WHAT THE TASK ASKS: Begin with the line that contains "cap_end = cap_start + CAP_LENGTH" and continue down through the line that contains "if empty is"; reproduce those lines exactly and only those.

DATA LINES:
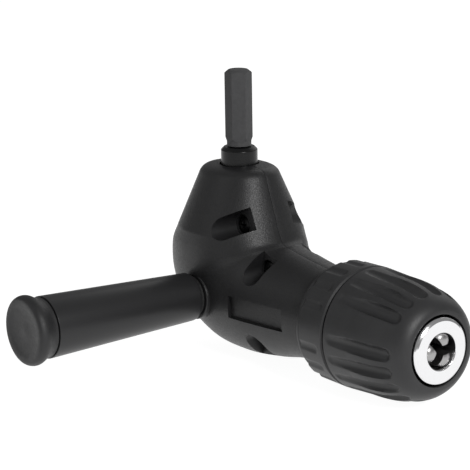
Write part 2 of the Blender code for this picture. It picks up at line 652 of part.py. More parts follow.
flange_front = CHUCK_SEAM + FACE_GAP
thrust_start = flange_front + FACE_GAP
thrust_end = thrust_start + THRUST_THICKNESS
groove_end = JAW_NUT_START + JAW_NUT_LENGTH + FACE_GAP
seat_radius = jaw_reach(flange_front) + FACE_GAP
lip_start = SLEEVE_FRONT - SLEEVE_LIP
lip_radius = NOSE_RING_RADIUS + NOSE_GAP
jaw_nut_radius = jaw_reach(JAW_NUT_START) + FACE_GAP + JAW_NUT_WALL
band_radius = jaw_nut_radius + FIT + BAND_THICKNESS
chuck_radius = band_radius + FIT + SLEEVE_WALL
flange_radius = chuck_radius - COLLAR_WALL - FIT
body = turned("chuck_body", [
    (NOSE_HOLE_RADIUS + NOSE_CHAMFER, CHUCK_NOSE), (NOSE_RING_RADIUS - NOSE_CHAMFER, CHUCK_NOSE),
    (NOSE_RING_RADIUS, CHUCK_NOSE - NOSE_CHAMFER), (NOSE_RING_RADIUS, lip_start - FACE_GAP),
    (BODY_FRONT_RADIUS, lip_start - BODY_FRONT_RADIUS + NOSE_RING_RADIUS),
    (BODY_FRONT_RADIUS, groove_end), (BODY_GROOVE_RADIUS, groove_end), (BODY_GROOVE_RADIUS, thrust_end),
    (seat_radius, thrust_end), (seat_radius, flange_front), (flange_radius, flange_front),
    (flange_radius, BODY_REAR),
    (CHUCK_THREAD_RADIUS + FIT, BODY_REAR), (CHUCK_THREAD_RADIUS + FIT, BODY_FLOOR),
    (LOCK_SCREW_RADIUS + FIT, BODY_FLOOR), (LOCK_SCREW_RADIUS + FIT, BODY_FLOOR + BODY_FLOOR_THICKNESS),
    (NOSE_HOLE_RADIUS, BODY_FLOOR + BODY_FLOOR_THICKNESS), (NOSE_HOLE_RADIUS, CHUCK_NOSE - NOSE_CHAMFER),
], ALONG_X, CHROME, MEDIUM_STEPS)
for number in range(JAW_COUNT):
    bore_start = (JAW_BORE_REAR - jaw_apex) / math.cos(JAW_ANGLE)
    bore_end = (CHUCK_NOSE - jaw_apex) / math.cos(JAW_ANGLE) + OVERCUT
    bore = rod("jaw_bore_%d" % (number + 1), JAW_RADIUS + FIT, bore_start, bore_end, ALONG_Z, None,
               SMALL_STEPS, 0, cutters)
    bore.location = (jaw_apex, 0, 0)
    bore.rotation_euler = jaw_frame(number).to_euler()
    boolean(body, bore, "DIFFERENCE")

lock_head = BODY_FLOOR + BODY_FLOOR_THICKNESS + FACE_GAP
turned("chuck_screw", [
    (0, lock_head + LOCK_HEAD_HEIGHT), (LOCK_HEAD_RADIUS - 0.0005, lock_head + LOCK_HEAD_HEIGHT),
    (LOCK_HEAD_RADIUS, lock_head + LOCK_HEAD_HEIGHT - 0.0005), (LOCK_HEAD_RADIUS, lock_head),
    (LOCK_SCREW_RADIUS, lock_head), (LOCK_SCREW_RADIUS, SPINDLE_END - LOCK_SCREW_LENGTH + FACE_GAP),
    (0, SPINDLE_END - LOCK_SCREW_LENGTH + FACE_GAP),
], ALONG_X, BLACKED_STEEL, SMALL_STEPS)
ring("chuck_thrust_ring", seat_radius + FIT, band_radius, thrust_start, thrust_end, ALONG_X, BRIGHT_STEEL)
nut_end = JAW_NUT_START + JAW_NUT_LENGTH
turned("jaw_nut", [
    (jaw_reach(nut_end) + FACE_GAP, nut_end), (jaw_nut_radius, nut_end), (jaw_nut_radius, JAW_NUT_START),
    (jaw_reach(JAW_NUT_START) + FACE_GAP, JAW_NUT_START),
], ALONG_X, GEAR_STEEL)
ring("jaw_nut_band", jaw_nut_radius + FIT, band_radius, JAW_NUT_START, nut_end, ALONG_X, BRIGHT_STEEL)


nose_curve_length = (SLEEVE_FRONT - NOSE_CURVE_START) / NOSE_CURVE_SHARE


def sleeve_radius(x):
    """The sleeve's outside: a slight taper, then most of a quarter of an ellipse down to the nose."""
    if x < NOSE_CURVE_START:
        return chuck_radius - (x - CHUCK_SEAM) * SLEEVE_TAPER
    shoulder = chuck_radius - (NOSE_CURVE_START - CHUCK_SEAM) * SLEEVE_TAPER
    drop = shoulder - lip_radius - NOSE_LIP_WALL
    share = (x - NOSE_CURVE_START) / nose_curve_length
    return shoulder - drop * (1 - math.sqrt(1 - share ** 2)) / (1 - math.sqrt(1 - NOSE_CURVE_SHARE ** 2))


def flutes(name, phase, start, end, start_depth, end_depth, surface):
    """Round-ended grooves in groups, each missing one from the even spacing."""
    made = []
    for number in range(FLUTE_POSITIONS):
        if number % FLUTE_GROUP == 0:
            continue
        angle = phase + 2 * math.pi * number / FLUTE_POSITIONS
        first = Vector((start, 0, 0)) + Vector((0, 1, 0)) * (surface(start) - start_depth + FLUTE_RADIUS)
        last = Vector((end, 0, 0)) + Vector((0, 1, 0)) * (surface(end) - end_depth + FLUTE_RADIUS)
        way = (last - first).normalized()
        length = (last - first).length
        cap = [(FLUTE_RADIUS * math.sin(turn), FLUTE_RADIUS * math.cos(turn))
               for turn in np.radians((0, 50, 90))]
        profile = [(r, length + h) for r, h in cap] + [(r, -h) for r, h in reversed(cap)]
        cutter = turned("%s_%d" % (name, number), profile, ALONG_Z, None, FLUTE_STEPS, cutters)
        aim = Matrix.Rotation(angle, 3, "X")
        cutter.location = aim @ first
        cutter.rotation_euler = (aim @ way).to_track_quat("Z", "Y").to_euler()
        made.append(cutter)
    return made


nose_points = [NOSE_CURVE_START + nose_curve_length * math.sin(turn)
               for turn in np.linspace(0, math.asin(NOSE_CURVE_SHARE), NOSE_STEPS)]
sleeve_start = CHUCK_SEAM + SEAM_WIDTH
sleeve = turned("chuck_sleeve", [(lip_radius, SLEEVE_FRONT)]
                + [(sleeve_radius(x), x) for x in reversed(nose_points)]
                + [(sleeve_radius(sleeve_start + SEAM_WIDTH), sleeve_start + SEAM_WIDTH),
                   (chuck_radius - SEAM_WIDTH, sleeve_start), (band_radius + FIT, sleeve_start),
                   (band_radius + FIT, groove_end), (BODY_FRONT_RADIUS + SLEEVE_PLAY, groove_end),
                   (BODY_FRONT_RADIUS + SLEEVE_PLAY, lip_start - BODY_FRONT_RADIUS + NOSE_RING_RADIUS),
                   (lip_radius, lip_start + NOSE_GAP)], ALONG_X, BLACK_PLASTIC, FINE_STEPS)
for cutter in flutes("flute", FLUTE_PHASE, FLUTE_START, FLUTE_END, FLUTE_START_DEPTH, FLUTE_END_DEPTH,
                     sleeve_radius):
    boolean(sleeve, cutter, "DIFFERENCE")

rear_wall = BODY_REAR - FACE_GAP
collar = turned("chuck_collar", [
    (flange_radius + FIT, CHUCK_SEAM), (chuck_radius - SEAM_WIDTH, CHUCK_SEAM),
    (chuck_radius, CHUCK_SEAM - SEAM_WIDTH), (chuck_radius - 0.0002, CHUCK_REAR + CHUCK_REAR_CHAMFER * 1.4),
    (chuck_radius - 0.0010, CHUCK_REAR + CHUCK_REAR_CHAMFER * 0.6),
    (chuck_radius - CHUCK_REAR_SLOPE, CHUCK_REAR),
    (COLLAR_HOLE_RADIUS, CHUCK_REAR), (COLLAR_HOLE_RADIUS, rear_wall), (flange_radius + FIT, rear_wall),
], ALONG_X, BLACK_PLASTIC, FINE_STEPS)
for cutter in flutes("collar_flute", COLLAR_FLUTE_PHASE, CHUCK_REAR - FLUTE_RADIUS, COLLAR_FLUTE_END,
                     COLLAR_FLUTE_DEPTH, COLLAR_FLUTE_DEPTH, lambda x: chuck_radius):
    boolean(collar, cutter, "DIFFERENCE")


def jaw(number):
    """A round steel pin in an inclined bore, ground to a ridge that lies along the chuck's axis."""
    length = JAW_LENGTH / math.cos(JAW_ANGLE)
    dome = [(JAW_RADIUS * math.sin(turn), JAW_DOME * (math.cos(turn) - 1))
            for turn in np.radians((0, 30, 60, 90))]
    shape = bmesh.new()
    loops = []
    for radius, height in dome[1:] + [(JAW_RADIUS, -length)]:
        angles = np.linspace(0, 2 * math.pi, SMALL_STEPS, endpoint=False)
        heights = np.full(SMALL_STEPS, height)
        loops.append(np.stack([radius * np.cos(angles), radius * np.sin(angles), heights], 1))
    add_grid(shape, np.array(loops), closed=False)
    outwards = Vector((math.cos(JAW_ANGLE), 0, -math.sin(JAW_ANGLE)))
    ridge = Vector((0, 0, (jaw_apex - JAW_TIP) / math.cos(JAW_ANGLE))) + outwards * JAW_OPENING
    for side in (-1, 1):
        face = math.radians(60)
        normal = Vector((0, side, 0)) * math.cos(face) - outwards * math.sin(face)
        everything = shape.verts[:] + shape.edges[:] + shape.faces[:]
        cut = bmesh.ops.bisect_plane(shape, geom=everything, dist=MERGE / 10, plane_co=ridge,
                                     plane_no=normal, clear_outer=True)
        rim = [edge for edge in cut["geom_cut"] if isinstance(edge, bmesh.types.BMEdge)]
        bmesh.ops.contextual_create(shape, geom=rim)
    made = mesh_object("jaw_%d" % (number + 1), shape, BRIGHT_STEEL, parts)
    frame = jaw_frame(number)
    slide = frame @ Vector((0, 0, 1))
    made.location = Vector((jaw_apex, 0, 0)) - slide * (jaw_apex - JAW_TIP) / math.cos(JAW_ANGLE)
    made.rotation_euler = frame.to_euler()


for number in range(JAW_COUNT):
    jaw(number)

# Side handle: a grip with a steel stud, screwed into the nut in the left half
washer_face = HANDLE_PAD_FACE + FACE_GAP
ring("handle_washer", STUD_RADIUS + FIT, WASHER_RADIUS, washer_face, washer_face + WASHER_THICKNESS,
     ALONG_HANDLE, BLACKED_STEEL)
nut_corner = NUT_FLATS / math.sqrt(3)
nut = ring("handle_nut", STUD_RADIUS + FIT, nut_corner, NUT_INNER_FACE, NUT_INNER_FACE + NUT_THICKNESS,
           ALONG_HANDLE, BRIGHT_STEEL, MEDIUM_STEPS, 0.0005)
boolean(nut, ring("nut_flats_cutter", nut_corner, 2 * nut_corner, NUT_INNER_FACE - OVERCUT,
                  NUT_INNER_FACE + NUT_THICKNESS + OVERCUT, ALONG_HANDLE, None, 6, 0, cutters), "DIFFERENCE")
grip_root = washer_face + WASHER_THICKNESS + FACE_GAP
rod("handle_stud", STUD_RADIUS, STUD_INNER_END, STUD_OUTER_END, ALONG_HANDLE, BRIGHT_STEEL, MEDIUM_STEPS,
    0.0006)
grip_end = grip_root + GRIP_LENGTH
turned("handle_grip", [
    (GRIP_HOLLOW_RADIUS, grip_end), (GRIP_END_RADIUS - 0.0002, grip_end),
    (GRIP_END_RADIUS, grip_end - 0.0002), (GRIP_ROOT_RADIUS, grip_root + 0.0010),
    (GRIP_ROOT_RADIUS - 0.0006, grip_root), (STUD_RADIUS + FIT, grip_root),
    (STUD_RADIUS + FIT, grip_root + GRIP_WEB_LENGTH), (GRIP_HOLLOW_RADIUS, grip_root + GRIP_WEB_LENGTH),
], ALONG_HANDLE, HANDLE_PLASTIC, GRIP_STEPS)
cap_start = grip_end + FACE_GAP
cap_end = cap_start + CAP_LENGTH
turned("handle_cap", [
    (0, cap_end - CAP_DISH * 0.75), (0.0012, cap_end - CAP_DISH * 0.85),
    (CAP_BEAD_RADIUS * 0.40, cap_end - CAP_DISH),
    (CAP_BEAD_RADIUS * 0.62, cap_end - CAP_DISH * 0.5), (CAP_BEAD_RADIUS * 0.80, cap_end),
    (CAP_BEAD_RADIUS * 0.93, cap_end - 0.0005), (CAP_BEAD_RADIUS, cap_end - 0.0020),
    (CAP_BEAD_RADIUS - 0.0003, cap_end - 0.0032), (CAP_NECK_RADIUS, cap_start + 0.0014),
    (CAP_NECK_RADIUS, cap_start), (GRIP_HOLLOW_RADIUS - FIT, cap_start),
    (GRIP_HOLLOW_RADIUS - FIT, cap_start - CAP_PLUG_LENGTH), (0, cap_start - CAP_PLUG_LENGTH),
], ALONG_HANDLE, BLACK_RUBBER, GRIP_STEPS)
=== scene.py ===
"""Right angle drill adapter: its looks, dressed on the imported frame. Lengths are in metres."""
import math

import bmesh
import bpy
import numpy as np
from mathutils import Matrix, Vector


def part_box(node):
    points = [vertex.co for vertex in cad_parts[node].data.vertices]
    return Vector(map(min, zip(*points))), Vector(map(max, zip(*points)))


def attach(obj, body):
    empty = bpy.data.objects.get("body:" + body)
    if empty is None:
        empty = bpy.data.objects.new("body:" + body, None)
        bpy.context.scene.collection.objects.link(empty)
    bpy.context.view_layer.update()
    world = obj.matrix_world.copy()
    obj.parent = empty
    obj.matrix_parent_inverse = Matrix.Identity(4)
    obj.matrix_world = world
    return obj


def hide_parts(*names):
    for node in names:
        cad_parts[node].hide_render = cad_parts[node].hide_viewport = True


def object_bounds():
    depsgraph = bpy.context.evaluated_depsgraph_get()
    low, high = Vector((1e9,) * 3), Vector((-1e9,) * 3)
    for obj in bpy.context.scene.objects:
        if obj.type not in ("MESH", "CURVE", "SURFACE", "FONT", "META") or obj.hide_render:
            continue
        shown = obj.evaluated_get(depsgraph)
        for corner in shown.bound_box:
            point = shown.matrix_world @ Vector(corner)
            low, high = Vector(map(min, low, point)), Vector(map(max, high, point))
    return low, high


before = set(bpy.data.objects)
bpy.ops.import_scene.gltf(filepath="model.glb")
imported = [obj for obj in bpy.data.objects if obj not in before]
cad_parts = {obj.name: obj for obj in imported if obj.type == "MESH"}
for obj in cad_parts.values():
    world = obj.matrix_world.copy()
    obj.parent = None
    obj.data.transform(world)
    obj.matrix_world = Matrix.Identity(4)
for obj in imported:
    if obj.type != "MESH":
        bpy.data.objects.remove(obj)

cad_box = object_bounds()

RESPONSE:
cap_end = cap_start + CAP_LENGTH
turned("handle_cap", [
    (0, cap_end - CAP_DISH * 0.75), (0.0012, cap_end - CAP_DISH * 0.85),
    (CAP_BEAD_RADIUS * 0.40, cap_end - CAP_DISH),
    (CAP_BEAD_RADIUS * 0.62, cap_end - CAP_DISH * 0.5), (CAP_BEAD_RADIUS * 0.80, cap_end),
    (CAP_BEAD_RADIUS * 0.93, cap_end - 0.0005), (CAP_BEAD_RADIUS, cap_end - 0.0020),
    (CAP_BEAD_RADIUS - 0.0003, cap_end - 0.0032), (CAP_NECK_RADIUS, cap_start + 0.0014),
    (CAP_NECK_RADIUS, cap_start), (GRIP_HOLLOW_RADIUS - FIT, cap_start),
    (GRIP_HOLLOW_RADIUS - FIT, cap_start - CAP_PLUG_LENGTH), (0, cap_start - CAP_PLUG_LENGTH),
], ALONG_HANDLE, BLACK_RUBBER, GRIP_STEPS)
=== scene.py ===
"""Right angle drill adapter: its looks, dressed on the imported frame. Lengths are in metres."""
import math

import bmesh
import bpy
import numpy as np
from mathutils import Matrix, Vector


def part_box(node):
    points = [vertex.co for vertex in cad_parts[node].data.vertices]
    return Vector(map(min, zip(*points))), Vector(map(max, zip(*points)))


def attach(obj, body):
    empty = bpy.data.objects.get("body:" + body)
    if empty is None:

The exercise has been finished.